Restate the entries below word for word, omitting nothing.
━━━━━━━━━━━━━━━━
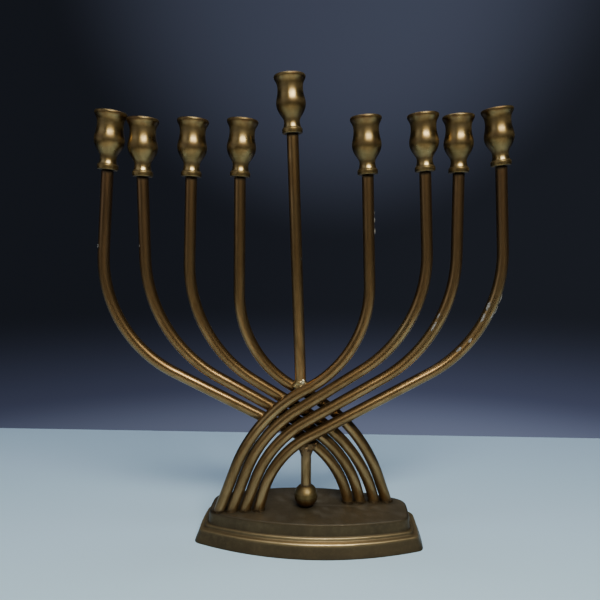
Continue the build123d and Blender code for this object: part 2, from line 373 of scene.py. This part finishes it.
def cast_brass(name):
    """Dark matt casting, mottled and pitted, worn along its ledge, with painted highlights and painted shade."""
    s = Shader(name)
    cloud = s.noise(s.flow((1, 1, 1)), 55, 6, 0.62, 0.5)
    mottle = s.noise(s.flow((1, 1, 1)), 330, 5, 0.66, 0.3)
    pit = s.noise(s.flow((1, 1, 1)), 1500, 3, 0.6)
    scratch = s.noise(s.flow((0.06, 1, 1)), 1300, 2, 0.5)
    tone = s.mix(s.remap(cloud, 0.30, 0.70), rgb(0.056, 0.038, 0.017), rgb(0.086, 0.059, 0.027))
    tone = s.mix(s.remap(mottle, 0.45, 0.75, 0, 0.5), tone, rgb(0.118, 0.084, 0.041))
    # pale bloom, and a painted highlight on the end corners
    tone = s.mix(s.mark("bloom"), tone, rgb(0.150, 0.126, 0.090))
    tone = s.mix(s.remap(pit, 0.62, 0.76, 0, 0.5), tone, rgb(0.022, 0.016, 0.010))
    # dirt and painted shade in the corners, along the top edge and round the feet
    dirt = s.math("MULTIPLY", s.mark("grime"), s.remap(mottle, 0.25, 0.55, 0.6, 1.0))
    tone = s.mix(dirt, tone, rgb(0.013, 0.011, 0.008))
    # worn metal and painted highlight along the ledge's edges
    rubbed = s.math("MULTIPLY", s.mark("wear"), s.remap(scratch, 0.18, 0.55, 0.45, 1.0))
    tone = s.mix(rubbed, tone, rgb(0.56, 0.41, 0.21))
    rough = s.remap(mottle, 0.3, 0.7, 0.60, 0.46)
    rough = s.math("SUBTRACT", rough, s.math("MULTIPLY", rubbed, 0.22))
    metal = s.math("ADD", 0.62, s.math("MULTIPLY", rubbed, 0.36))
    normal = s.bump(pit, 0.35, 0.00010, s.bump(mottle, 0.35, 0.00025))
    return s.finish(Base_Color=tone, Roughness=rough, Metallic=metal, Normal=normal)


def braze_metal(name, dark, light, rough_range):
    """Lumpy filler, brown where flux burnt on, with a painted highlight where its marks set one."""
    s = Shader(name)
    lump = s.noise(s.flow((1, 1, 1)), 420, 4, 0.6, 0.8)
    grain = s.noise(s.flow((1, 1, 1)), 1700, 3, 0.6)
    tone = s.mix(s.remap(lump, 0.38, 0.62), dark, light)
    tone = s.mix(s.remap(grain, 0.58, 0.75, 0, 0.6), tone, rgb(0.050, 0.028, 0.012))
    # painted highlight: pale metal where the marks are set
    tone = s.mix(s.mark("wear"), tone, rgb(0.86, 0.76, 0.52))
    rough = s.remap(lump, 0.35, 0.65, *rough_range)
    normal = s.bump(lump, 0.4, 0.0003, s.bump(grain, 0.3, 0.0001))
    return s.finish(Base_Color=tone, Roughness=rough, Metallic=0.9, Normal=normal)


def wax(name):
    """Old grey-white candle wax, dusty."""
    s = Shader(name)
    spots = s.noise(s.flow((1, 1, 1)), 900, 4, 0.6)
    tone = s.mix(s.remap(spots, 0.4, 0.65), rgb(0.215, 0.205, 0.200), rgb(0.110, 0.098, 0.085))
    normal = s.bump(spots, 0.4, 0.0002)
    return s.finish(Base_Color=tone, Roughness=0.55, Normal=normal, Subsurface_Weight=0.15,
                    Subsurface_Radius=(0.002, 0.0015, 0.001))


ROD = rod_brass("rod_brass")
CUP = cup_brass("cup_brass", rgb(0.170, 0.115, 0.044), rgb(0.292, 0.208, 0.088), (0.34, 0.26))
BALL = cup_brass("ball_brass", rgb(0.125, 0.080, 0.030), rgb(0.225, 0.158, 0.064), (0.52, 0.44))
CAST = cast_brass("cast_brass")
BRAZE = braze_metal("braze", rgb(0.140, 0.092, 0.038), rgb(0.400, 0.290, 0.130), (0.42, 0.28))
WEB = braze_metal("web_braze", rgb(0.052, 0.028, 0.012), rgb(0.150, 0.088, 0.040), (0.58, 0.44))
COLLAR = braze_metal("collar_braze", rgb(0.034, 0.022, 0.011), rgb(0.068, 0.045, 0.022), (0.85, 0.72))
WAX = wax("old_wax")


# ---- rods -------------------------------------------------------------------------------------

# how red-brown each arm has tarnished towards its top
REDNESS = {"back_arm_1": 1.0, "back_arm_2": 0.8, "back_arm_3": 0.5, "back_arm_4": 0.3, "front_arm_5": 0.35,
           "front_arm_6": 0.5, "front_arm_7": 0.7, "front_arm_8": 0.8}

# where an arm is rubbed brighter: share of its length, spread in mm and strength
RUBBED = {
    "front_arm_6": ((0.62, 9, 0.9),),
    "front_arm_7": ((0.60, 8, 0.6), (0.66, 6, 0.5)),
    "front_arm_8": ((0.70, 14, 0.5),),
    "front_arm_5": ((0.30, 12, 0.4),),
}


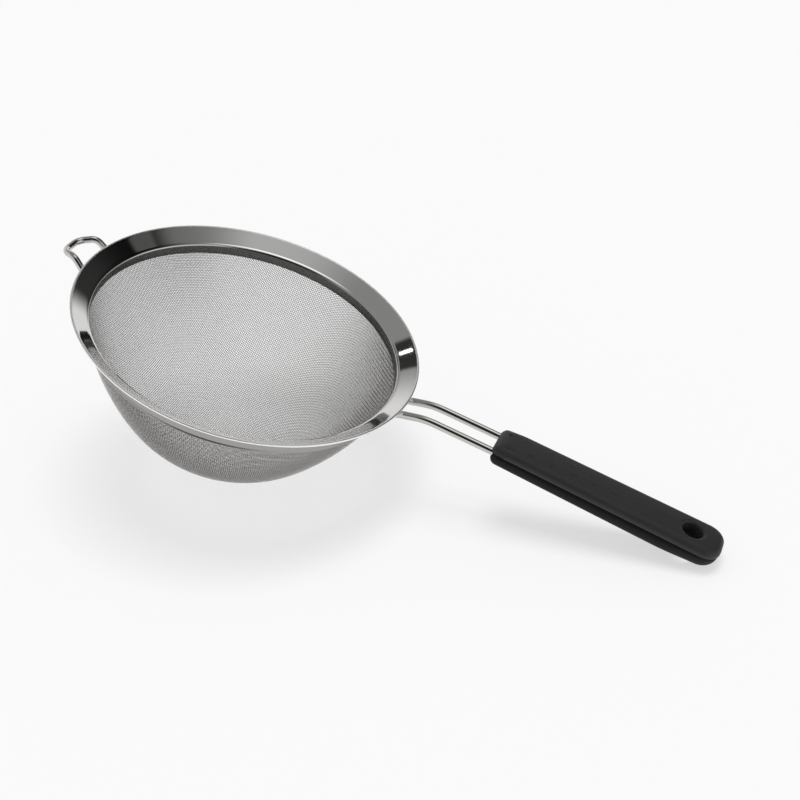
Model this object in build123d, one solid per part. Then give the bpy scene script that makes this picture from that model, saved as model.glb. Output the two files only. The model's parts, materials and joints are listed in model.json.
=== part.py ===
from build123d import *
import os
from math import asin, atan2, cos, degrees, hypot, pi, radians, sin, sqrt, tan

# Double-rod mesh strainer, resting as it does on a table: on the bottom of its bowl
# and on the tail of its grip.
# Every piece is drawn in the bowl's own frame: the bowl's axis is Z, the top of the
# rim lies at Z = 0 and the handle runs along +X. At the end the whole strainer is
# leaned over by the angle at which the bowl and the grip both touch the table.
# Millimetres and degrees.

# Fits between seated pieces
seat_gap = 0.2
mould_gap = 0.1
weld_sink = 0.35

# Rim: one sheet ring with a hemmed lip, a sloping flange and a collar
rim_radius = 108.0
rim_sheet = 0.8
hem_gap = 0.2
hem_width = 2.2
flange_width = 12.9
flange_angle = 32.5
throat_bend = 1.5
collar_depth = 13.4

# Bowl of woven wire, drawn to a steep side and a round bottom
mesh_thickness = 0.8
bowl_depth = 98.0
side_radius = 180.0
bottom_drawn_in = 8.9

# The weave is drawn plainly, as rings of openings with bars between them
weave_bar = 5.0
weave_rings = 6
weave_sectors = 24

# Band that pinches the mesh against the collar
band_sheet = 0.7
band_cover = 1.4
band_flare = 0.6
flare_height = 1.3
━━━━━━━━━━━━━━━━
_Reply to the exercise_.
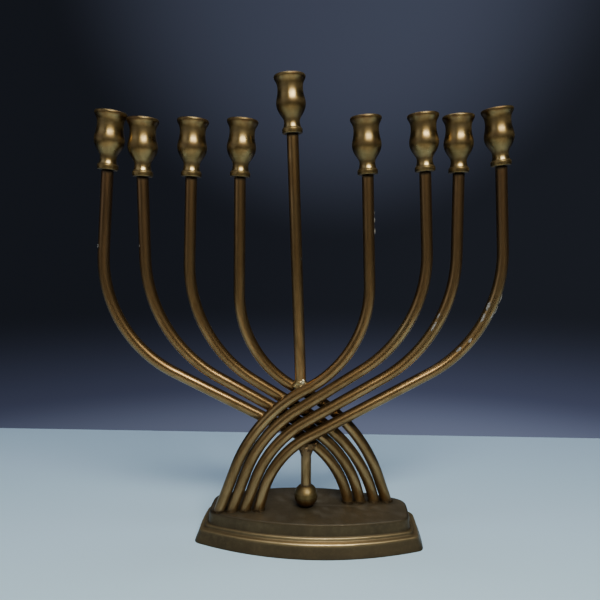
Continue the build123d and Blender code for this object: part 2, from line 373 of scene.py. This part finishes it.
def cast_brass(name):
    """Dark matt casting, mottled and pitted, worn along its ledge, with painted highlights and painted shade."""
    s = Shader(name)
    cloud = s.noise(s.flow((1, 1, 1)), 55, 6, 0.62, 0.5)
    mottle = s.noise(s.flow((1, 1, 1)), 330, 5, 0.66, 0.3)
    pit = s.noise(s.flow((1, 1, 1)), 1500, 3, 0.6)
    scratch = s.noise(s.flow((0.06, 1, 1)), 1300, 2, 0.5)
    tone = s.mix(s.remap(cloud, 0.30, 0.70), rgb(0.056, 0.038, 0.017), rgb(0.086, 0.059, 0.027))
    tone = s.mix(s.remap(mottle, 0.45, 0.75, 0, 0.5), tone, rgb(0.118, 0.084, 0.041))
    # pale bloom, and a painted highlight on the end corners
    tone = s.mix(s.mark("bloom"), tone, rgb(0.150, 0.126, 0.090))
    tone = s.mix(s.remap(pit, 0.62, 0.76, 0, 0.5), tone, rgb(0.022, 0.016, 0.010))
    # dirt and painted shade in the corners, along the top edge and round the feet
    dirt = s.math("MULTIPLY", s.mark("grime"), s.remap(mottle, 0.25, 0.55, 0.6, 1.0))
    tone = s.mix(dirt, tone, rgb(0.013, 0.011, 0.008))
    # worn metal and painted highlight along the ledge's edges
    rubbed = s.math("MULTIPLY", s.mark("wear"), s.remap(scratch, 0.18, 0.55, 0.45, 1.0))
    tone = s.mix(rubbed, tone, rgb(0.56, 0.41, 0.21))
    rough = s.remap(mottle, 0.3, 0.7, 0.60, 0.46)
    rough = s.math("SUBTRACT", rough, s.math("MULTIPLY", rubbed, 0.22))
    metal = s.math("ADD", 0.62, s.math("MULTIPLY", rubbed, 0.36))
    normal = s.bump(pit, 0.35, 0.00010, s.bump(mottle, 0.35, 0.00025))
    return s.finish(Base_Color=tone, Roughness=rough, Metallic=metal, Normal=normal)


def braze_metal(name, dark, light, rough_range):
    """Lumpy filler, brown where flux burnt on, with a painted highlight where its marks set one."""
    s = Shader(name)
    lump = s.noise(s.flow((1, 1, 1)), 420, 4, 0.6, 0.8)
    grain = s.noise(s.flow((1, 1, 1)), 1700, 3, 0.6)
    tone = s.mix(s.remap(lump, 0.38, 0.62), dark, light)
    tone = s.mix(s.remap(grain, 0.58, 0.75, 0, 0.6), tone, rgb(0.050, 0.028, 0.012))
    # painted highlight: pale metal where the marks are set
    tone = s.mix(s.mark("wear"), tone, rgb(0.86, 0.76, 0.52))
    rough = s.remap(lump, 0.35, 0.65, *rough_range)
    normal = s.bump(lump, 0.4, 0.0003, s.bump(grain, 0.3, 0.0001))
    return s.finish(Base_Color=tone, Roughness=rough, Metallic=0.9, Normal=normal)


def wax(name):
    """Old grey-white candle wax, dusty."""
    s = Shader(name)
    spots = s.noise(s.flow((1, 1, 1)), 900, 4, 0.6)
    tone = s.mix(s.remap(spots, 0.4, 0.65), rgb(0.215, 0.205, 0.200), rgb(0.110, 0.098, 0.085))
    normal = s.bump(spots, 0.4, 0.0002)
    return s.finish(Base_Color=tone, Roughness=0.55, Normal=normal, Subsurface_Weight=0.15,
                    Subsurface_Radius=(0.002, 0.0015, 0.001))


ROD = rod_brass("rod_brass")
CUP = cup_brass("cup_brass", rgb(0.170, 0.115, 0.044), rgb(0.292, 0.208, 0.088), (0.34, 0.26))
BALL = cup_brass("ball_brass", rgb(0.125, 0.080, 0.030), rgb(0.225, 0.158, 0.064), (0.52, 0.44))
CAST = cast_brass("cast_brass")
BRAZE = braze_metal("braze", rgb(0.140, 0.092, 0.038), rgb(0.400, 0.290, 0.130), (0.42, 0.28))
WEB = braze_metal("web_braze", rgb(0.052, 0.028, 0.012), rgb(0.150, 0.088, 0.040), (0.58, 0.44))
COLLAR = braze_metal("collar_braze", rgb(0.034, 0.022, 0.011), rgb(0.068, 0.045, 0.022), (0.85, 0.72))
WAX = wax("old_wax")


# ---- rods -------------------------------------------------------------------------------------

# how red-brown each arm has tarnished towards its top
REDNESS = {"back_arm_1": 1.0, "back_arm_2": 0.8, "back_arm_3": 0.5, "back_arm_4": 0.3, "front_arm_5": 0.35,
           "front_arm_6": 0.5, "front_arm_7": 0.7, "front_arm_8": 0.8}

# where an arm is rubbed brighter: share of its length, spread in mm and strength
RUBBED = {
    "front_arm_6": ((0.62, 9, 0.9),),
    "front_arm_7": ((0.60, 8, 0.6), (0.66, 6, 0.5)),
    "front_arm_8": ((0.70, 14, 0.5),),
    "front_arm_5": ((0.30, 12, 0.4),),
}


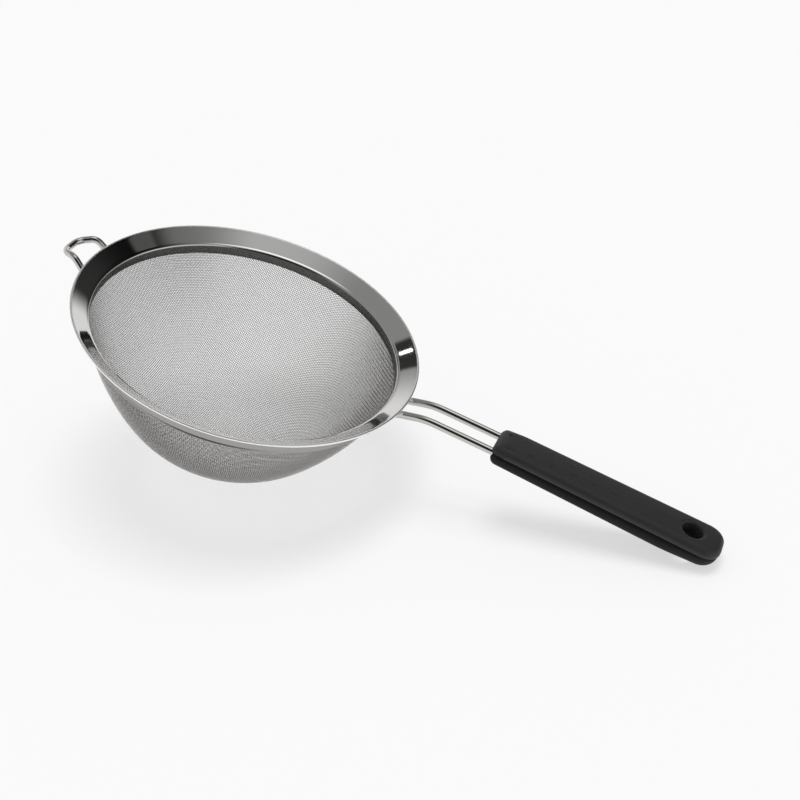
Model this object in build123d, one solid per part. Then give the bpy scene script that makes this picture from that model, saved as model.glb. Output the two files only. The model's parts, materials and joints are listed in model.json.
=== part.py ===
from build123d import *
import os
from math import asin, atan2, cos, degrees, hypot, pi, radians, sin, sqrt, tan

# Double-rod mesh strainer, resting as it does on a table: on the bottom of its bowl
# and on the tail of its grip.
# Every piece is drawn in the bowl's own frame: the bowl's axis is Z, the top of the
# rim lies at Z = 0 and the handle runs along +X. At the end the whole strainer is
# leaned over by the angle at which the bowl and the grip both touch the table.
# Millimetres and degrees.

# Fits between seated pieces
seat_gap = 0.2
mould_gap = 0.1
weld_sink = 0.35

# Rim: one sheet ring with a hemmed lip, a sloping flange and a collar
rim_radius = 108.0
rim_sheet = 0.8
hem_gap = 0.2
hem_width = 2.2
flange_width = 12.9
flange_angle = 32.5
throat_bend = 1.5
collar_depth = 13.4

# Bowl of woven wire, drawn to a steep side and a round bottom
mesh_thickness = 0.8
bowl_depth = 98.0
side_radius = 180.0
bottom_drawn_in = 8.9

# The weave is drawn plainly, as rings of openings with bars between them
weave_bar = 5.0
weave_rings = 6
weave_sectors = 24

# Band that pinches the mesh against the collar
band_sheet = 0.7
band_cover = 1.4
band_flare = 0.6
flare_height = 1.3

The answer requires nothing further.